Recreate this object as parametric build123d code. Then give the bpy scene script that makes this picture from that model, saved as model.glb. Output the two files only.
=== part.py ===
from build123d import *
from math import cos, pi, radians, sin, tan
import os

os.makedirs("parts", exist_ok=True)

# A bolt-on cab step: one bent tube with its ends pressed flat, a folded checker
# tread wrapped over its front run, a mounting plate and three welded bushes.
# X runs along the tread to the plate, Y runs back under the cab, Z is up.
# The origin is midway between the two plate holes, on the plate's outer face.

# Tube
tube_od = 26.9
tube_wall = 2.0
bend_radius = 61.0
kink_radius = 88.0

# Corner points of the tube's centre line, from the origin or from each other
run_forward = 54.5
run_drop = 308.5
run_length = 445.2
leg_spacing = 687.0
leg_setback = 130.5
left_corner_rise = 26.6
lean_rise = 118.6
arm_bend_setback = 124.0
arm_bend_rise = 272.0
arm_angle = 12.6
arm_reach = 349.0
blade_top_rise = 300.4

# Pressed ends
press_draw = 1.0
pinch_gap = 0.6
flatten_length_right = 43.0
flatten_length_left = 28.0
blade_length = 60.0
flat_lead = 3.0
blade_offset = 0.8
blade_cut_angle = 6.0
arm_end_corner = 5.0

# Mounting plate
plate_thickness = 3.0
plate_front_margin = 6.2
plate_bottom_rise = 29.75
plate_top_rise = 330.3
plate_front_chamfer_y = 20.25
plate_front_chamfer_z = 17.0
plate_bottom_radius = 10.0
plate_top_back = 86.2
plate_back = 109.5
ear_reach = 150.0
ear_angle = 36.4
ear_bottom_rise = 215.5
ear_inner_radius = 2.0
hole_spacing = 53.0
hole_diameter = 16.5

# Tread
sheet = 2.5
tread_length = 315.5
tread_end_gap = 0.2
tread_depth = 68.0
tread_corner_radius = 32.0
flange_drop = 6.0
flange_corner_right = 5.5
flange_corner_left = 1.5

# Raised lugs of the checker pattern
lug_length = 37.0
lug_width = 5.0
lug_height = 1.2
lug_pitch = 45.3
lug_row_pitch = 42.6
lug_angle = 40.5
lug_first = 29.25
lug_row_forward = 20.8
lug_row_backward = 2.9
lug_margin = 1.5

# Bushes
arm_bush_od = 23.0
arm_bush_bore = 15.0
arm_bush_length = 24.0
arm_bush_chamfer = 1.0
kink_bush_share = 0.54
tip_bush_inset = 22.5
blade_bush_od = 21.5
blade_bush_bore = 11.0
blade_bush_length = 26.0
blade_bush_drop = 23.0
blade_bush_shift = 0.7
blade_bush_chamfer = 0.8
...
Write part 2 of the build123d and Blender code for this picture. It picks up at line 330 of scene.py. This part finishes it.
---
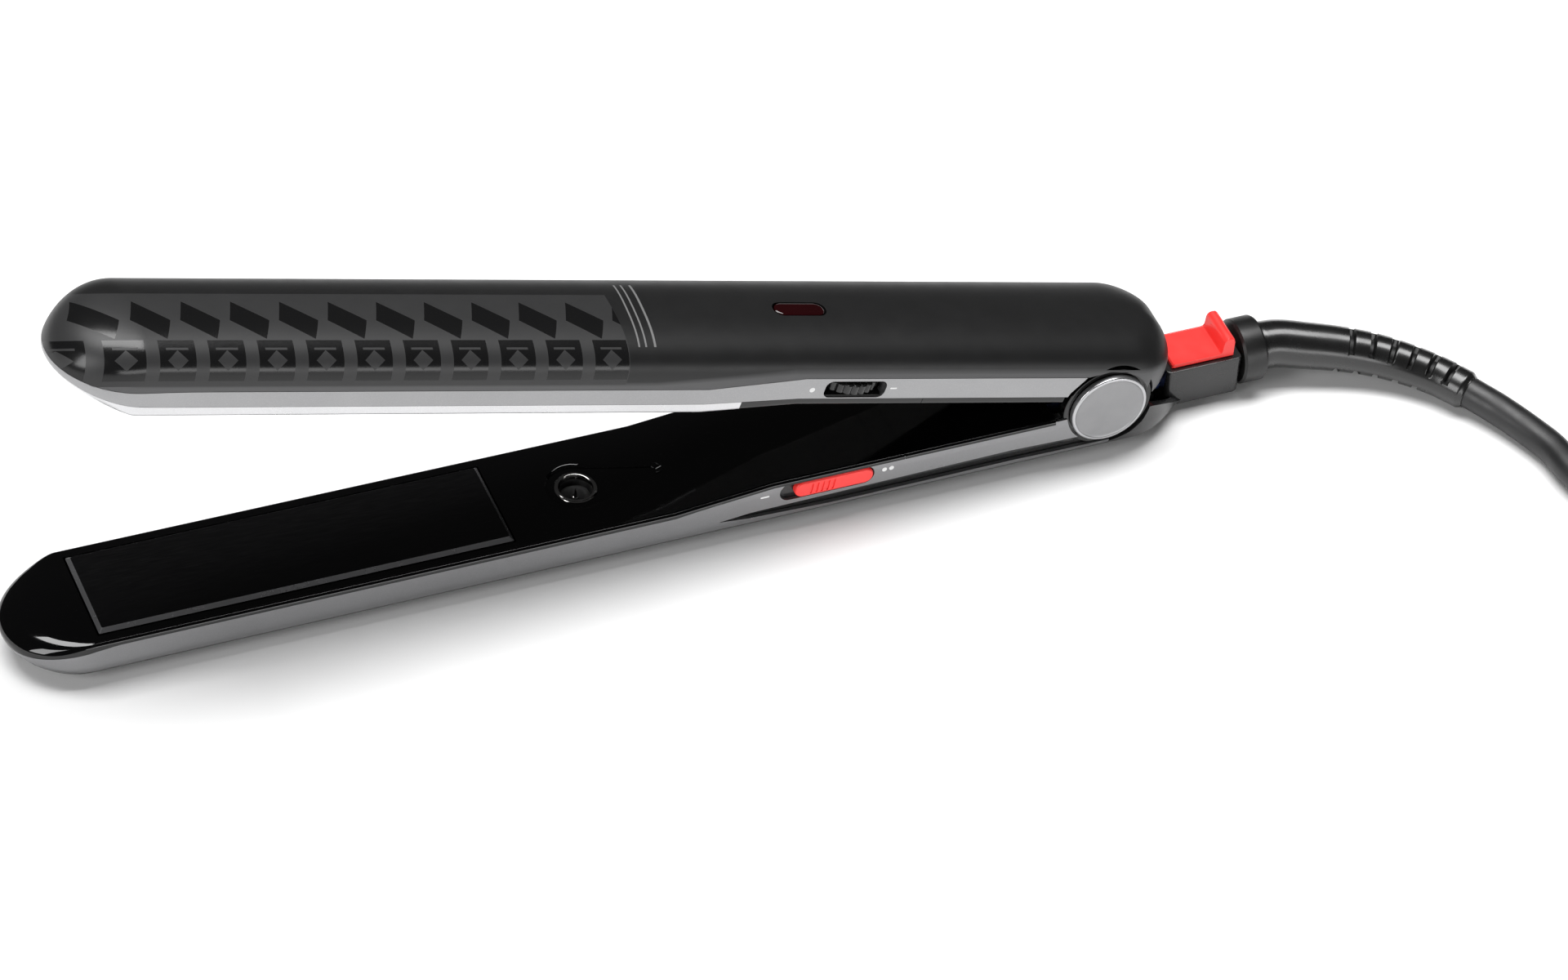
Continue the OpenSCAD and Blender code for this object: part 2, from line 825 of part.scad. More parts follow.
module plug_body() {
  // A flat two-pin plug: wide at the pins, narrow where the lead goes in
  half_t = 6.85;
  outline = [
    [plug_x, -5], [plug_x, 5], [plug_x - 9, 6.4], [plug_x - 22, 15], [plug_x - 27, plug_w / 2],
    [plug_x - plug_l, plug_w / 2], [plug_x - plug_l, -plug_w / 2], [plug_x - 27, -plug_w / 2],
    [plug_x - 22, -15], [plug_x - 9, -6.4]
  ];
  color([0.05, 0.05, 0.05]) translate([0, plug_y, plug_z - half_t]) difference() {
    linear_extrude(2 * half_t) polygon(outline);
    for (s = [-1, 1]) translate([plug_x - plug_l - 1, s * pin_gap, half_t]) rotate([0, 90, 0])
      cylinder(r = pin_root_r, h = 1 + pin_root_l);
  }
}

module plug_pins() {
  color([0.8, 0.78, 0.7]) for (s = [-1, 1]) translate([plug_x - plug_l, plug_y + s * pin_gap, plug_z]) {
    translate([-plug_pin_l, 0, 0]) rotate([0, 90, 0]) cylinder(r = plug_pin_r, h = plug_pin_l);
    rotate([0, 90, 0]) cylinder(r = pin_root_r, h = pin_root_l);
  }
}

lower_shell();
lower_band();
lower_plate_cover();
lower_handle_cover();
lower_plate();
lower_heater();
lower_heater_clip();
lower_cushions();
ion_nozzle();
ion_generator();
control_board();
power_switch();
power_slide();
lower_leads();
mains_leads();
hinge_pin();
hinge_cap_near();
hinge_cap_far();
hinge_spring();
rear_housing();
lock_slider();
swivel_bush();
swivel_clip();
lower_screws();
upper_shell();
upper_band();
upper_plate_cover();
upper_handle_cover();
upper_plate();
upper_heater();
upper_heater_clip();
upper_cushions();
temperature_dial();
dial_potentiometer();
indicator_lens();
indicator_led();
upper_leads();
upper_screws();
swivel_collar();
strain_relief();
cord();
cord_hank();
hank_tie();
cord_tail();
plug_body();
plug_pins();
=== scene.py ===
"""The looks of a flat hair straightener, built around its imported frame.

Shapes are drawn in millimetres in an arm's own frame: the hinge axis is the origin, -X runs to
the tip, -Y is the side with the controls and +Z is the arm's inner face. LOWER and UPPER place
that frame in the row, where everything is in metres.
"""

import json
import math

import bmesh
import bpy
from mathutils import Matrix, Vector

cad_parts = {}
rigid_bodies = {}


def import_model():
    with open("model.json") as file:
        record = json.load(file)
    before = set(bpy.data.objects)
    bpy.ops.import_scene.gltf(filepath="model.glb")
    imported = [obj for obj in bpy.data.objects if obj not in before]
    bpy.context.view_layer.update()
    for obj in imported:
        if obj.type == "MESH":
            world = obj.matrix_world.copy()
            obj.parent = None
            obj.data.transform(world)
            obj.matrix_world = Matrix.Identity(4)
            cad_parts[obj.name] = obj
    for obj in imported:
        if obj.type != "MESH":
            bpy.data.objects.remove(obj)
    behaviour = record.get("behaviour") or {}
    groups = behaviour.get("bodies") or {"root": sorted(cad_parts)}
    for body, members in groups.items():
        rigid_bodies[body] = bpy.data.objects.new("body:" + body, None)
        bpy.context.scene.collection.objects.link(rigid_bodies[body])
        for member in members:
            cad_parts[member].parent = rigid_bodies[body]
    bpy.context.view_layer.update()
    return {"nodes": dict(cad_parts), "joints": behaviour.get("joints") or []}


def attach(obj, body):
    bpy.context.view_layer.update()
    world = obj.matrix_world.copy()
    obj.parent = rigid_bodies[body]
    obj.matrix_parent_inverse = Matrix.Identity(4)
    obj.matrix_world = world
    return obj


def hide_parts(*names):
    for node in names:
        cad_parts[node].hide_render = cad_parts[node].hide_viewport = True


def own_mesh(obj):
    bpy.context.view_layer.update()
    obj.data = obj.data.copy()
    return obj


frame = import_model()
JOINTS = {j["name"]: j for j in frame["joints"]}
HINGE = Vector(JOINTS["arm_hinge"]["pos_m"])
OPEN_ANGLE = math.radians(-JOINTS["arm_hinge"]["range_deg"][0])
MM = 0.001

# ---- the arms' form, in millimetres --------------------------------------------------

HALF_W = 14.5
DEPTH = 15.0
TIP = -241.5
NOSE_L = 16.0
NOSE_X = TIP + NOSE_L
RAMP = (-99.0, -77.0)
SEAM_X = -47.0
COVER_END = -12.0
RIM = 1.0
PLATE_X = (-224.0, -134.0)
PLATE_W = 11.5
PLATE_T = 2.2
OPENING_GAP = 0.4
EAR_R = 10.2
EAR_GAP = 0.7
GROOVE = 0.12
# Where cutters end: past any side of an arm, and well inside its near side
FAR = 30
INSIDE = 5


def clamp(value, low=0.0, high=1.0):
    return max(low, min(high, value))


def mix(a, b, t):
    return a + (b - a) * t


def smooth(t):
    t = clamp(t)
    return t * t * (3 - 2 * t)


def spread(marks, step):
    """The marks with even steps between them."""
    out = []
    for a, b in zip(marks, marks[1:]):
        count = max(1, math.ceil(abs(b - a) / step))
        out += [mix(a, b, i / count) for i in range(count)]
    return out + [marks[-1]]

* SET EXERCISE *
Only the lines from the one containing "lower_shell();" through the one containing "before = set(bpy.data.objects)" are to be retyped, both boundary lines included, with no other material.

* COMPLETE RESPONSE *
lower_shell();
lower_band();
lower_plate_cover();
lower_handle_cover();
lower_plate();
lower_heater();
lower_heater_clip();
lower_cushions();
ion_nozzle();
ion_generator();
control_board();
power_switch();
power_slide();
lower_leads();
mains_leads();
hinge_pin();
hinge_cap_near();
hinge_cap_far();
hinge_spring();
rear_housing();
lock_slider();
swivel_bush();
swivel_clip();
lower_screws();
upper_shell();
upper_band();
upper_plate_cover();
upper_handle_cover();
upper_plate();
upper_heater();
upper_heater_clip();
upper_cushions();
temperature_dial();
dial_potentiometer();
indicator_lens();
indicator_led();
upper_leads();
upper_screws();
swivel_collar();
strain_relief();
cord();
cord_hank();
hank_tie();
cord_tail();
plug_body();
plug_pins();
=== scene.py ===
"""The looks of a flat hair straightener, built around its imported frame.

Shapes are drawn in millimetres in an arm's own frame: the hinge axis is the origin, -X runs to
the tip, -Y is the side with the controls and +Z is the arm's inner face. LOWER and UPPER place
that frame in the row, where everything is in metres.
"""

import json
import math

import bmesh
import bpy
from mathutils import Matrix, Vector

cad_parts = {}
rigid_bodies = {}


def import_model():
    with open("model.json") as file:
        record = json.load(file)
    before = set(bpy.data.objects)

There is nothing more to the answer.